*GIVEN PROBLEM*: Reproduce the material exactly, omitting nothing.

## Begin DATA SECTION

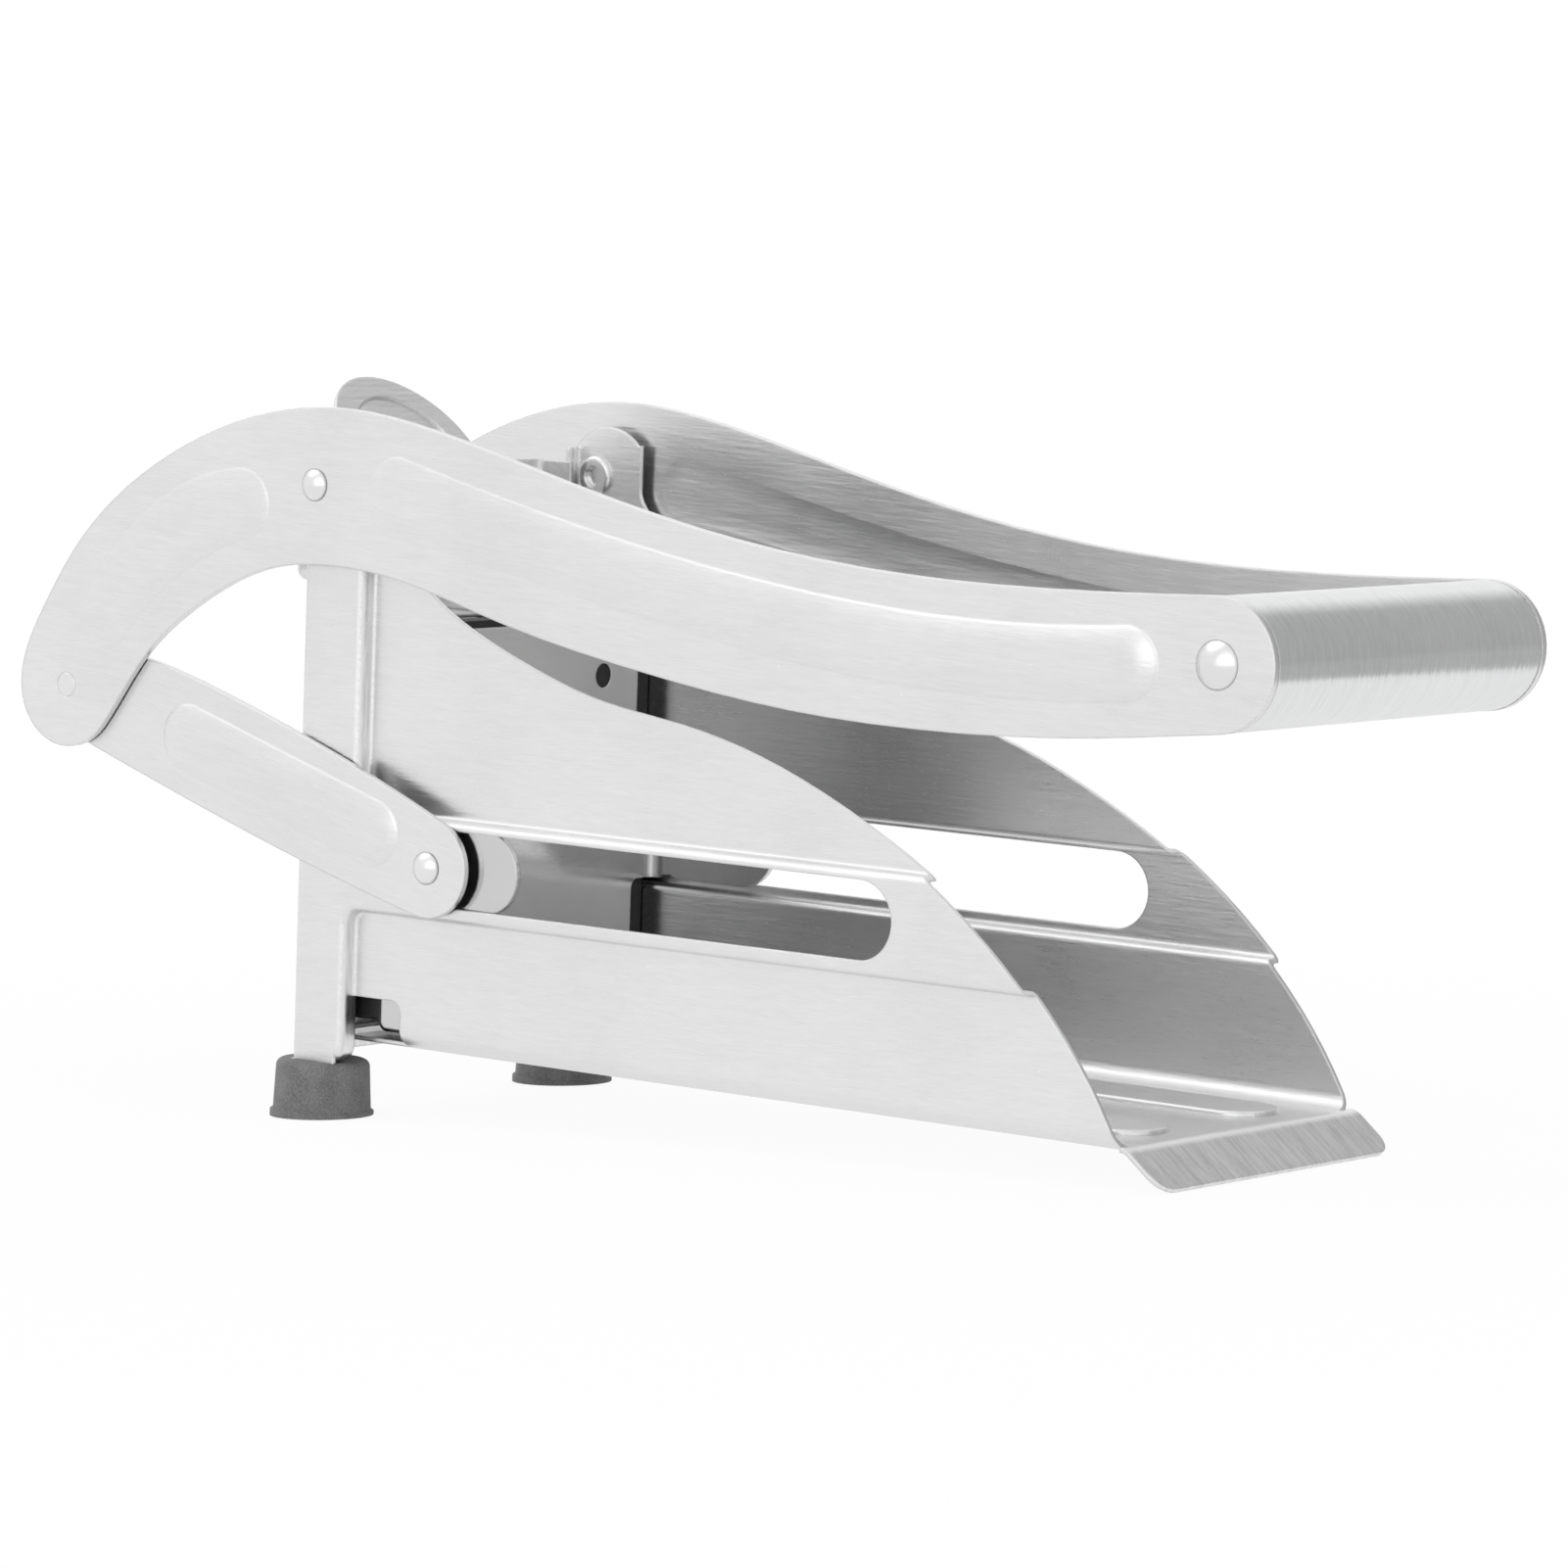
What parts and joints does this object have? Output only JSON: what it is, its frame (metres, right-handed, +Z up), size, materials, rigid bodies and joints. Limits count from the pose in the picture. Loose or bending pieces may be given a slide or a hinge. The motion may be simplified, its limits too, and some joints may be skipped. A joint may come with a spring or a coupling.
{
  "type": "french fry cutter",
  "caption": "Lever-driven potato cutter: open steel chute with a blade grid at the back and a pegged pusher drawn through it by two lever arms and links.",
  "frame": {"origin": "centre of the bounding box's base, on the table, with the handle down and the pusher home in the blade grid", "axes": "+X from the blade grid along the chute towards its lip and the handle, where the user stands; +Y across the chute; +Z up"},
  "size_m": [0.3106, 0.0974, 0.1484],
  "materials": {
    "chute_steel": "satin stainless sheet",
    "lever_steel": "satin stainless sheet",
    "tube_steel": "polished stainless tube",
    "rivet_steel": "bright turned steel",
    "blade_steel": "ground stainless strip",
    "block_plastic": "black moulded plastic",
    "plug_plastic": "black moulded plastic",
    "foot_rubber": "dark grey rubber"
  },
  "bodies": {
    "base": {"chute_body": "chute_steel", "foot_left": "foot_rubber", "foot_right": "foot_rubber", "blade_frame": "chute_steel", "pivot_rivets": "rivet_steel", "pivot_washers": "rivet_steel", "vertical_blade_1": "blade_steel", "vertical_blade_2": "blade_steel", "vertical_blade_3": "blade_steel", "vertical_blade_4": "blade_steel", "vertical_blade_5": "blade_steel", "horizontal_blade_1": "blade_steel", "horizontal_blade_2": "blade_steel", "horizontal_blade_3": "blade_steel", "horizontal_blade_4": "blade_steel", "horizontal_blade_5": "blade_steel"},
    "lever": {"lever_arm_left": "lever_steel", "lever_arm_right": "lever_steel", "handle_tube": "tube_steel", "handle_plugs": "plug_plastic", "handle_rod": "rivet_steel", "crank_rivets": "rivet_steel"},
    "pusher": {"pusher_plate": "lever_steel", "pusher_block": "block_plastic", "slot_rivets": "rivet_steel"},
    "links": {"link_left": "lever_steel", "link_right": "lever_steel", "crank_rivet_tails": "rivet_steel"}
  },
  "joints": [
    {"name": "lever_lift", "type": "hinge", "parent": "base", "child": "lever", "pos_m": [-0.07413, 0, 0.12745], "axis": [0, -1, 0], "range_deg": [0, 80]},
    {"name": "pusher_slide", "type": "slide", "parent": "base", "child": "pusher", "axis": [0.9991, 0, -0.0433], "range_m": [0, 0.10391]},
    {"name": "link_swing", "type": "hinge", "parent": "pusher", "child": "links", "pos_m": [-0.04687, 0, 0.05199], "axis": [0, -1, 0], "range_deg": [0, 16.34]}
  ],
  "couplings": [
    {"joint": "pusher_slide", "follows": "lever_lift", "m_per_rad": 0.074279},
    {"joint": "link_swing", "follows": "lever_lift", "ratio": 0.20302}
  ]
}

## End DATA SECTION

*THE OUTPUT*:
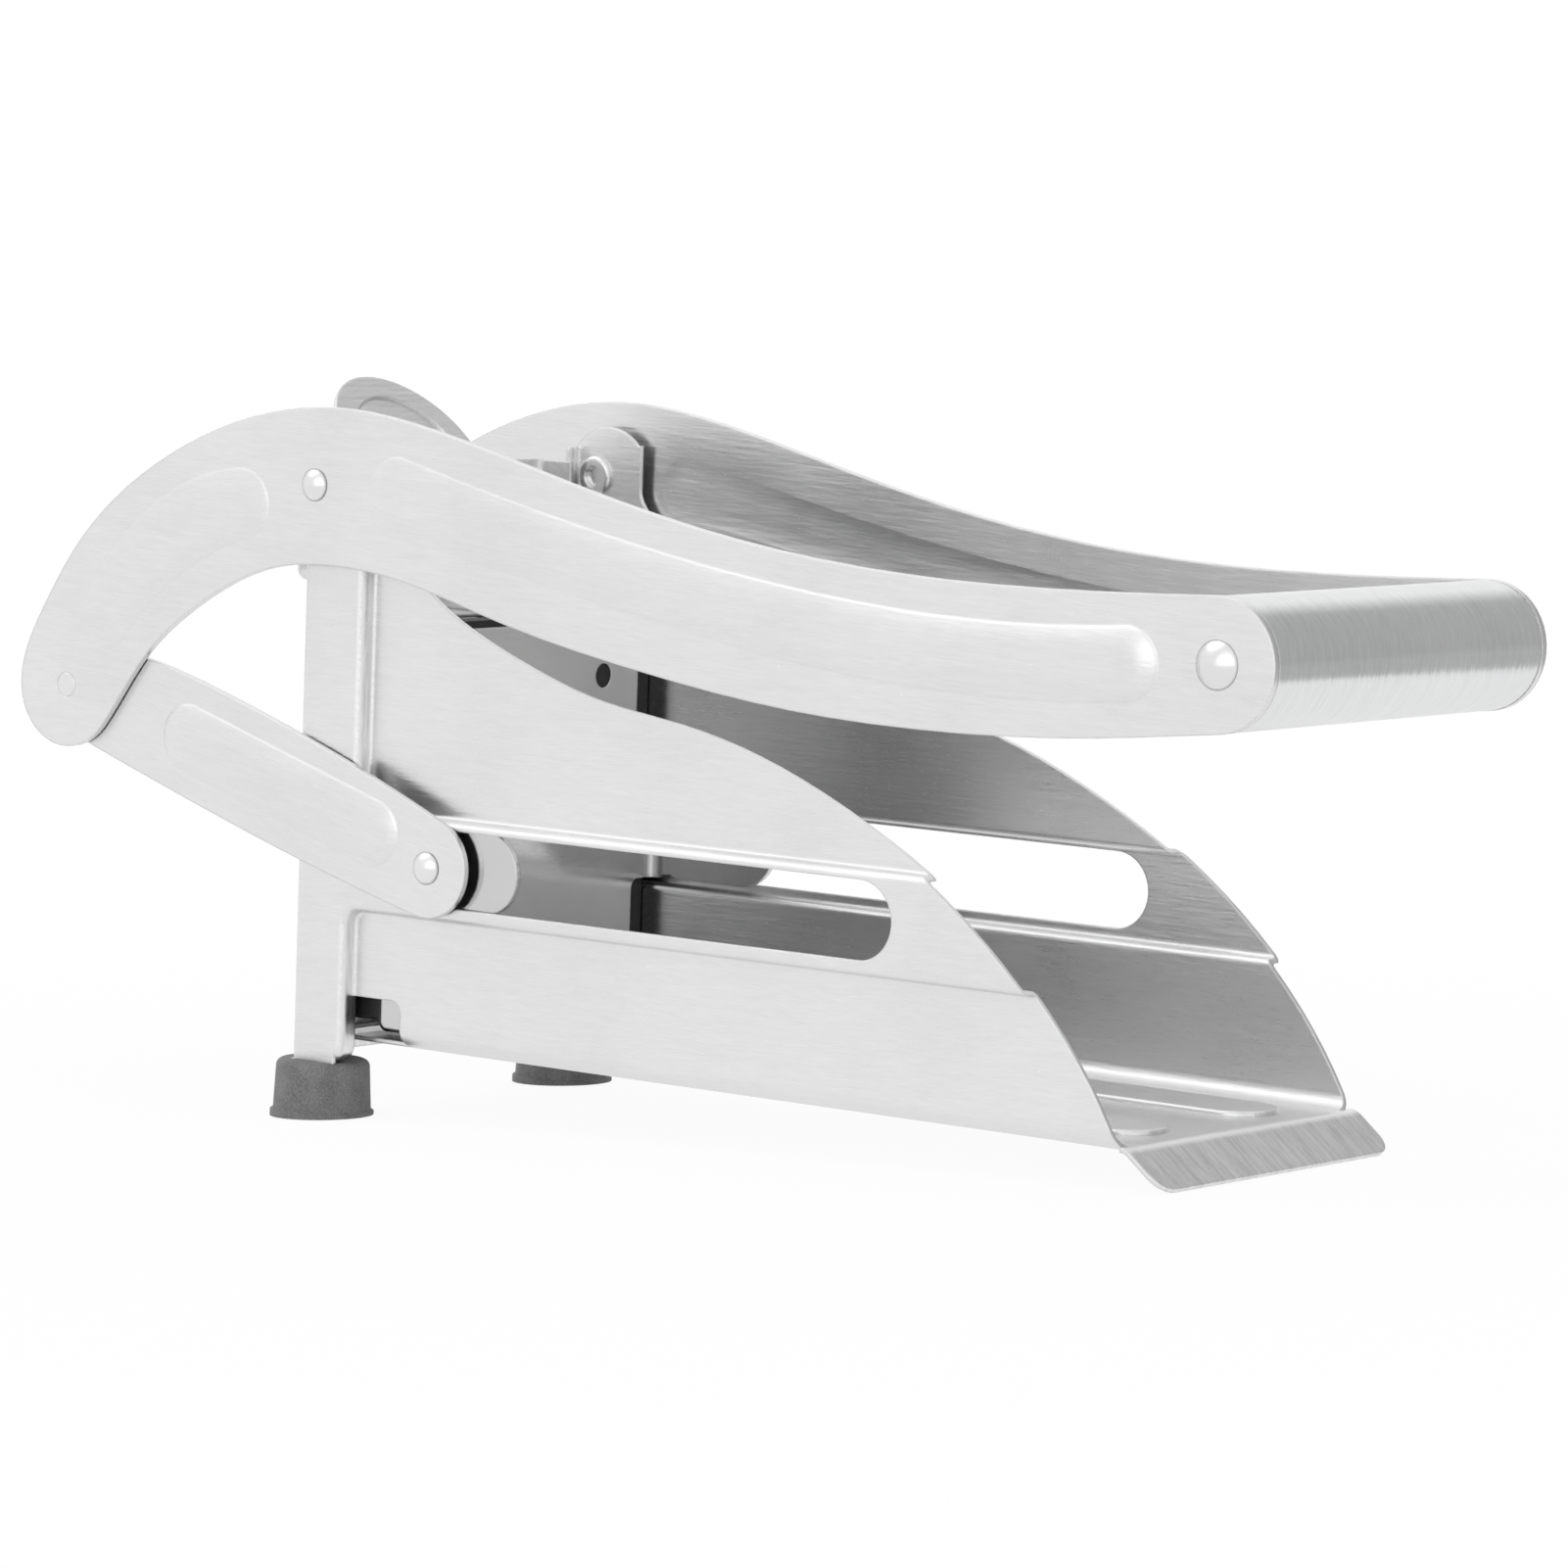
What parts and joints does this object have? Output only JSON: what it is, its frame (metres, right-handed, +Z up), size, materials, rigid bodies and joints. Limits count from the pose in the picture. Loose or bending pieces may be given a slide or a hinge. The motion may be simplified, its limits too, and some joints may be skipped. A joint may come with a spring or a coupling.
{
  "type": "french fry cutter",
  "caption": "Lever-driven potato cutter: open steel chute with a blade grid at the back and a pegged pusher drawn through it by two lever arms and links.",
  "frame": {"origin": "centre of the bounding box's base, on the table, with the handle down and the pusher home in the blade grid", "axes": "+X from the blade grid along the chute towards its lip and the handle, where the user stands; +Y across the chute; +Z up"},
  "size_m": [0.3106, 0.0974, 0.1484],
  "materials": {
    "chute_steel": "satin stainless sheet",
    "lever_steel": "satin stainless sheet",
    "tube_steel": "polished stainless tube",
    "rivet_steel": "bright turned steel",
    "blade_steel": "ground stainless strip",
    "block_plastic": "black moulded plastic",
    "plug_plastic": "black moulded plastic",
    "foot_rubber": "dark grey rubber"
  },
  "bodies": {
    "base": {"chute_body": "chute_steel", "foot_left": "foot_rubber", "foot_right": "foot_rubber", "blade_frame": "chute_steel", "pivot_rivets": "rivet_steel", "pivot_washers": "rivet_steel", "vertical_blade_1": "blade_steel", "vertical_blade_2": "blade_steel", "vertical_blade_3": "blade_steel", "vertical_blade_4": "blade_steel", "vertical_blade_5": "blade_steel", "horizontal_blade_1": "blade_steel", "horizontal_blade_2": "blade_steel", "horizontal_blade_3": "blade_steel", "horizontal_blade_4": "blade_steel", "horizontal_blade_5": "blade_steel"},
    "lever": {"lever_arm_left": "lever_steel", "lever_arm_right": "lever_steel", "handle_tube": "tube_steel", "handle_plugs": "plug_plastic", "handle_rod": "rivet_steel", "crank_rivets": "rivet_steel"},
    "pusher": {"pusher_plate": "lever_steel", "pusher_block": "block_plastic", "slot_rivets": "rivet_steel"},
    "links": {"link_left": "lever_steel", "link_right": "lever_steel", "crank_rivet_tails": "rivet_steel"}
  },
  "joints": [
    {"name": "lever_lift", "type": "hinge", "parent": "base", "child": "lever", "pos_m": [-0.07413, 0, 0.12745], "axis": [0, -1, 0], "range_deg": [0, 80]},
    {"name": "pusher_slide", "type": "slide", "parent": "base", "child": "pusher", "axis": [0.9991, 0, -0.0433], "range_m": [0, 0.10391]},
    {"name": "link_swing", "type": "hinge", "parent": "pusher", "child": "links", "pos_m": [-0.04687, 0, 0.05199], "axis": [0, -1, 0], "range_deg": [0, 16.34]}
  ],
  "couplings": [
    {"joint": "pusher_slide", "follows": "lever_lift", "m_per_rad": 0.074279},
    {"joint": "link_swing", "follows": "lever_lift", "ratio": 0.20302}
  ]
}